################################################################
##### Author: Zechuan Lin, Yale School of Medicine #############
##### E-mail: zechuan.lin@yale.edu #############################

These scripts are implementing a two-step approach for detecting eQTL and conditional eQTL analysis for cell type gene expression in single cell RNA seq study.

Relevant R packages: SVA (version 3.52.0, DOI: 10.18129/B9.bioc.sva), MatrixEQTL (version 2.1.0, link: https://www.bios.unc.edu/research/genomic_software/Matrix_eQTL/runit.html)
optparse (version 1.7.5, for passing parameters from command line, link: https://cran.r-project.org/web/packages/optparse/index.html)

These scripts implemented eQTL detection for each cell type by these five steps:

Step 1. Remove of batch effect by using ComBat (pls see: 10.1093/biostatistics/kxj037):

Script run: Rscript control_of_covariances.R gene_expression_matrix covariate_matrix

Known sequencing batch effect will be used as a category variable and batch effect is removed by using ComBat function.

Note that the gene expression matrix should look like following:
	Subject1	Subject2
Gene1	1	1
Gene2	2	2

The covariate matrix should look like:
	Cov1	Cov2
Subject1 A	A
Subject2 B	B

Step 2. Estimate the hidden relatedness among subjects by using Surrogate Variable Analysis (SVA, pls see: 10.1093/bioinformatics/bts034), and remove the hidden relatedness effect + known covariate effects by using fsva.

Script run: Rscript control_of_covariances.R gene_expression_matrix covariate_matrix

This step is implemented in the same script as step2, pls see the input of step2.

Step 3. Detect eQTLs by implementing MatrixEQTL:

Script run: Rscript matrixeQTL_for_eQTL_detection.R -g genotype_input -e expression_matrix -p gene_position -s SNP_position -o output_prefix

All file formats should follow the standard input format of MatrixEQTL!!

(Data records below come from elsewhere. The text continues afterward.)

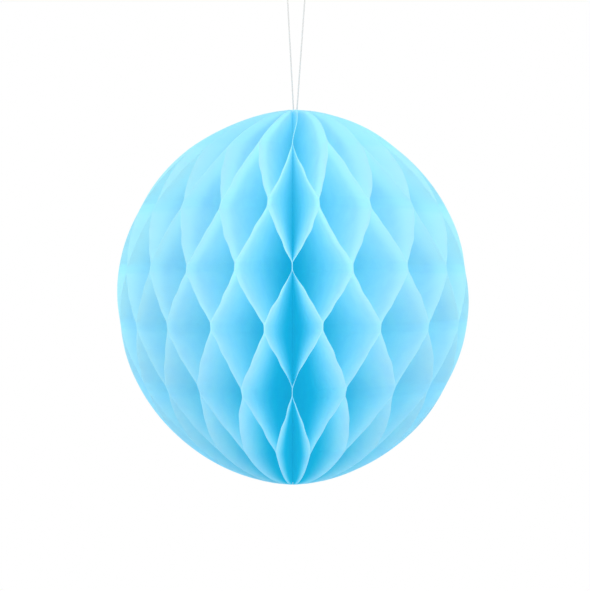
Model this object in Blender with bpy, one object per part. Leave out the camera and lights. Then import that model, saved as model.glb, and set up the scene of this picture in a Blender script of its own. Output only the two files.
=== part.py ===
"""Honeycomb paper ball on a hanging thread.

Forty half-disc leaves of tissue are glued to each other in staggered lines and bound along one
straight spine. Fanned out through a full turn, each leaf is drawn to its left neighbour at some
heights and to its right neighbour at the others, so it zigzags and the gaps become diamond cells.
Two cover cards close the turn: they lie back to back at the rear, held by double-sided tape. The
ball hangs on the loop that its binding thread leaves above the spine.

Metres, +Z up. The origin is the ball's centre, on its spine. The front is -Y, and the cards meet
at the rear, +Y. An angle round the spine is 0 at the front and grows towards +X.
"""

import math
from itertools import pairwise

import bmesh
import bpy
from mathutils import Vector

# The ball as it hangs, fanned out
BALL_WIDTH = 0.1000
BALL_HEIGHT = 0.1070
FAN_DRIFT = 0.044  # radians by which the unevenly drawn leaves lean round towards the right

# The tissue leaves
LEAF_COUNT = 40
PAPER = 0.0001
POLE_RADIUS = 0.0040  # how far from the axis a leaf's curved edge ends at the top and bottom

# The glue lines between two leaves, measured on the flat sheet
GLUE_PITCH = 0.0359
GLUE_WIDTH = 0.0025
FIRST_LINE = 0.0088  # height of the front gap's first line above the middle

# What touches is kept this far apart
FIT_GAP = 0.0003

# The bound spine
SPINE_RADIUS = 0.0015
SPINE_RECESS = 0.0003  # how far its ends lie inside the leaves' ends
SPINE_CHAMFER = 0.0003

# The cover cards and the tape between them
CARD_THICKNESS = 0.0004
CARD_INSET = 0.0010  # how far the cards are cut inside the leaves' outline
TAPE_THICKNESS = 0.0002
TAPE_WIDTH = 0.0060
TAPE_LENGTH = 0.0300
TAPE_SPACING = 0.0430  # between the middles of the two strips
TAPE_MARGIN = 0.0020  # from a strip's outer corner to the cards' curved edge

# The hanging thread: sideways place and height above the ball's top, up one strand, over and down
THREAD_DIAMETER = 0.0004
THREAD_STEP = 3 * THREAD_DIAMETER
THREAD_ROUTE = (
    (0.00020, 0.0000),
    (-0.00004, 0.0045),
    (-0.00039, 0.0110),
    (-0.00074, 0.0175),
    (-0.00110, 0.0240),
    (-0.00145, 0.0305),
    (-0.00168, 0.0345),
    (-0.00174, 0.0361),
    (-0.00138, 0.0375),
    (-0.00039, 0.0384),
    (0.00096, 0.0388),
    (0.00231, 0.0384),
    (0.00330, 0.0375),
    (0.00366, 0.0361),
    (0.00358, 0.0345),
    (0.00330, 0.0305),
    (0.00284, 0.0240),
    (0.00238, 0.0175),
    (0.00192, 0.0110),
    (0.00146, 0.0045),
    (0.00114, 0.0000),
)

# How finely the curves are faceted and worked out, and where a shaded edge counts as sharp
SLOPE_STEPS = 4
POLE_STEPS = 3
CARD_STEPS = 26
SPINE_SIDES = 16
RIM_ROUNDS = 12
FOLD_EDGE = math.radians(50)
SPINE_EDGE = math.radians(40)

# Finishes: colour and roughness
TISSUE = (0.20, 0.66, 0.94), 0.85
CARD = (0.24, 0.62, 0.86), 0.7
SPINE = (0.12, 0.52, 0.84), 0.8
TAPE = (0.86, 0.86, 0.83), 0.5
COTTON = (0.84, 0.84, 0.82), 0.8

# Worked out from the sizes above
HALF_WIDTH = BALL_WIDTH / 2
HALF_HEIGHT = BALL_HEIGHT / 2
SETBACK = (HALF_HEIGHT**2 - HALF_WIDTH**2) / BALL_WIDTH  # the outline arc's centre, behind the spine
OUTLINE_RADIUS = HALF_WIDTH + SETBACK
LEAF_TOP = math.sqrt(OUTLINE_RADIUS**2 - (POLE_RADIUS + SETBACK) ** 2)
INNER_RADIUS = SPINE_RADIUS + FIT_GAP
LEAF_STEP = 2 * math.pi / LEAF_COUNT
GLUED_SHIFT = (PAPER + FIT_GAP) / 2  # from the plane between two glued leaves to a leaf's middle
CARD_SHIFT = TAPE_THICKNESS / 2 + FIT_GAP + CARD_THICKNESS / 2
SEAM_SHIFT = CARD_SHIFT + CARD_THICKNESS / 2 + FIT_GAP + PAPER / 2


def clear_scene():
    """Remove whatever the open file holds."""
    for thing in list(bpy.data.objects):
        bpy.data.objects.remove(thing, do_unlink=True)


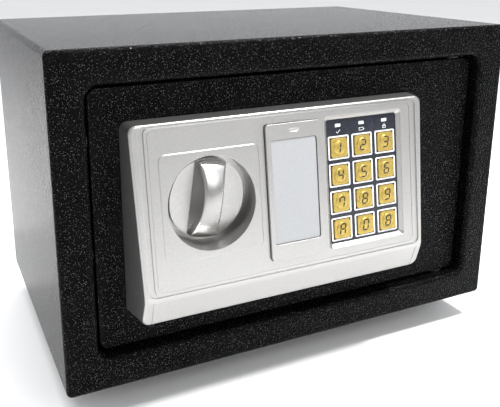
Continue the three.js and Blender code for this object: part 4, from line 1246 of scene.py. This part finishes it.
def build_screws():
    """The inner cover's domed screws, with crossed slots."""
    low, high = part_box("cover_screw_1")
    head_y = high.y
    head = (high.x - low.x) / 2
    master = turned(
        "screw_master",
        [
            (0, low.y - head_y),
            (2 * MM, low.y - head_y + 0.8 * MM),
            (2 * MM, -2.2 * MM),
            (head, -2.2 * MM),
            (head, -1.3 * MM),
            (head * 0.86, -0.65 * MM),
            (head * 0.6, -0.2 * MM),
            (0, 0),
        ],
        40,
    )
    for size in ((0.5 * MM, 1.9 * MM), (1.9 * MM, 0.5 * MM)):
        slot = prism("slot", outline(2 * size[0], 2 * size[1], 0.2 * MM), (-1.3 * MM, MM))
        combine("DIFFERENCE", master, slot)
    shade(master, 40)
    moved(master, Matrix.Rotation(math.pi / 2, 4, "X"))
    points = []
    names = [f"cover_screw_{i}" for i in range(1, 5)]
    for name in names:
        low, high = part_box(name)
        points.append(((low.x + high.x) / 2, -(low.z + high.z) / 2, high.y))
    mesh = bpy.data.meshes.new("cover_screws")
    mesh.from_pydata(points, [], [])
    screws = make_object("cover_screws", mesh)
    values = {"Piece": master, "Most Turn": math.tau, "Seed": 4, "Finish": FINISH["zinc_steel"]}
    grow(screws, REPEATS, values)
    moved(screws, Matrix.Rotation(-math.pi / 2, 4, "X"))
    bpy.data.objects.remove(master)
    hand_over(screws, "door", "zinc_steel", *names)


def build_winding():
    """The solenoid's wire, wound over a core of the same finish."""
    low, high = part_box("solenoid_coil")
    middle = (low + high) / 2
    wire = 0.42 * MM
    radius = (high.x - low.x) / 2 - wire
    height = high.z - low.z - 2 * wire
    bore = 4.3 * MM
    core = turned(
        "solenoid_winding",
        [(bore, 0), (radius, 0), (radius, high.z - low.z), (bore, high.z - low.z), (bore, 0)],
        48,
    )
    moved(core, Matrix.Rotation(math.pi / 2, 4, "X"))
    shade(core)
    paint(core, "copper")
    coil = make_object("coil", bpy.data.meshes.new("coil"))
    values = {
        "Coil Radius": radius,
        "Coil Height": height,
        "Turns": height / (2 * wire),
        "Wire Radius": wire,
        "Wire": FINISH["copper"],
    }
    grow(coil, WINDING, values)
    moved(coil, Matrix.Translation((0, 0, wire)))
    coil.data.shade_smooth()
    made = join_pieces(core, coil)
    moved(made, Matrix.Translation((middle.x, middle.y, low.z)))
    hand_over(made, "door", "copper", "solenoid_coil")


def build_battery_cover():
    """The cover over the cells, with a row of ribs for the thumb beside its pull."""
    low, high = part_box("battery_cover")
    flap = copy_of("battery_cover", "cell_door", 0.25 * MM)
    paint(flap, "black_plastic")
    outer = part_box("inner_cover")[1].y
    rib = prism("rib_master", outline(18 * MM, 0.9 * MM, 0.4 * MM, 0, 0, 4), (0, 0.6 * MM))
    soften(rib, 0.15 * MM, 2)
    moved(rib, Matrix.Rotation(math.pi / 2, 4, "X"))
    points = []
    for i in range(5):
        points.append(((low.x + high.x) / 2, -(low.z + (8 + 2 * i) * MM), outer - 0.05 * MM))
    mesh = bpy.data.meshes.new("ribs")
    mesh.from_pydata(points, [], [])
    ribs = make_object("ribs", mesh)
    values = {"Piece": rib, "Most Turn": 0.0, "Seed": 1, "Finish": FINISH["black_plastic"]}
    grow(ribs, REPEATS, values)
    moved(ribs, Matrix.Rotation(-math.pi / 2, 4, "X"))
    bpy.data.objects.remove(rib)
    flap = join_pieces(flap, ribs)
    hand_over(flap, "battery_cover", "black_plastic", "battery_cover")


def build_bolts():
    for end in ("upper", "lower"):
        node = f"lock_bolt_{end}"
        low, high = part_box(node)
        radius = (high.z - low.z) / 2
        length = high.x - low.x
        neck = 25 * MM
        bolt = turned(
            f"bolt_{end}",
            [
                (0, 0),
                (radius - 1.6 * MM, 0),
                (radius - 1.2 * MM, 0.1 * MM),
                (radius - 0.15 * MM, 1.2 * MM),
                (radius, 1.7 * MM),
                (radius, neck - 0.4 * MM),
                (radius - 0.4 * MM, neck),
                (4 * MM, neck),
                (4 * MM, neck + 2.6 * MM),
                (6 * MM, neck + 2.6 * MM),
                (5.6 * MM, neck + 3.6 * MM),
                (4.2 * MM, length),
                (0, length),
            ],
            72,
        )
        moved(bolt, Matrix.Rotation(-math.pi / 2, 4, "Z"))
        moved(bolt, Matrix.Translation((low.x, (low.y + high.y) / 2, (low.z + high.z) / 2)))
        shade(bolt, 30)
        paint(bolt, "bright_steel")
        hand_over(bolt, "bolts", "bright_steel", node)


# ------------------------------------------------------------------ pieces that keep their CAD shape


def copy_of(node, name, edge):
    """A copy of a CAD node with its edges rounded off and its faces shaded."""
    made = make_object(name, NODES[node].data.copy())
    tidy_mesh(made.data, flat=0.6 if edge else None)
    if edge:
        soften(made, edge, 2)
    return shade(made)


KEPT_SHAPES = {
    "case_paint": (0.4, ["door_plate", "door_tray", "inner_cover", "door_stop_upper", "door_stop_lower"]),
    "zinc_steel": (0.3, ["bolt_carriage", "knob_crank", "lock_cam", "solenoid_frame"]),
    "bright_steel": (
        0.25,
        [
            "hinge_pin_top",
            "hinge_pin_bottom",
            "knob_spindle",
            "guide_stud_1",
            "guide_stud_2",
            "lock_cylinder",
            "lock_plug",
            "solenoid_plunger",
        ],
    ),
    "nylon": (0.2, ["hinge_washer_top", "hinge_washer_bottom"]),
    "inlay": (0.12, ["cover_inlay"]),
    "faceplate": (0, ["keypad_faceplate"]),
    "window": (0.2, ["light_guide"]),
    "circuit_board": (0.1, ["keypad_board", "control_board"]),
    "black_plastic": (0.3, ["battery_box"]),
    "cell_wrap": (0.5, [f"battery_cell_{i}" for i in range(1, 5)]),
    "brass": (0.3, ["knob_bush"]),
    "red_plastic": (0.25, ["reset_button"]),
    "felt": (0.5, ["floor_mat"]),
}


def build_kept_shapes():
    for finish, (edge, nodes) in KEPT_SHAPES.items():
        for node in nodes:
            made = copy_of(node, f"fine_{node}", edge * MM)
            paint(made, finish)
            hand_over(made, BODY[node], finish, node)
    NODES["plunger_spring"].data.materials.clear()
    NODES["plunger_spring"].data.materials.append(FINISH["bright_steel"])


def build_floor():
    floor = prism("floor", outline(9, 9, 0.5, 0, 0), (0, 0.02))
    moved(floor, Matrix.Rotation(-math.pi / 2, 4, "X"))
    moved(floor, Matrix.Translation((0, 0, -0.02)))
    paint(floor, "floor")


make_camera()
light_room()
build_floor()
build_case()
build_panel()
build_cover()
build_knob()
build_keypad()
build_screws()
build_winding()
build_battery_cover()
build_bolts()
build_kept_shapes()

The covariates free gene expression data, the genotype data and gene position files were input for detecting eQTLs in each cell type

Step 4. Detect conditional eQTLs by implementing iternative regression using generalized linear model (GLM):

Script run: Rscript conditional_eQTL_analysis_for_each_gene.R input_file. The input file is just like the Demo file: Demo_data.conditional_eQTL.BIN3

For a known eQTL for a eGene, the SNPs within 1Mb of the eGene and the expression of the eGene were input for detecting conditional eQTLs by an iternative approch:
For iternation 1, this script use eGene expression as Y and numeric genotype of each SNPs as x and the eSNPs of all significant eQTLs for the eGene as covariates.
If no additional eQTLs detected after the iternation, the iternation will stop. If additional eQTLs detected (pass FDR <= 0.05), this iternation will continue by adding the eQTL into
model covariates, and the iternation will never stop untill no additional significant eQTL detected.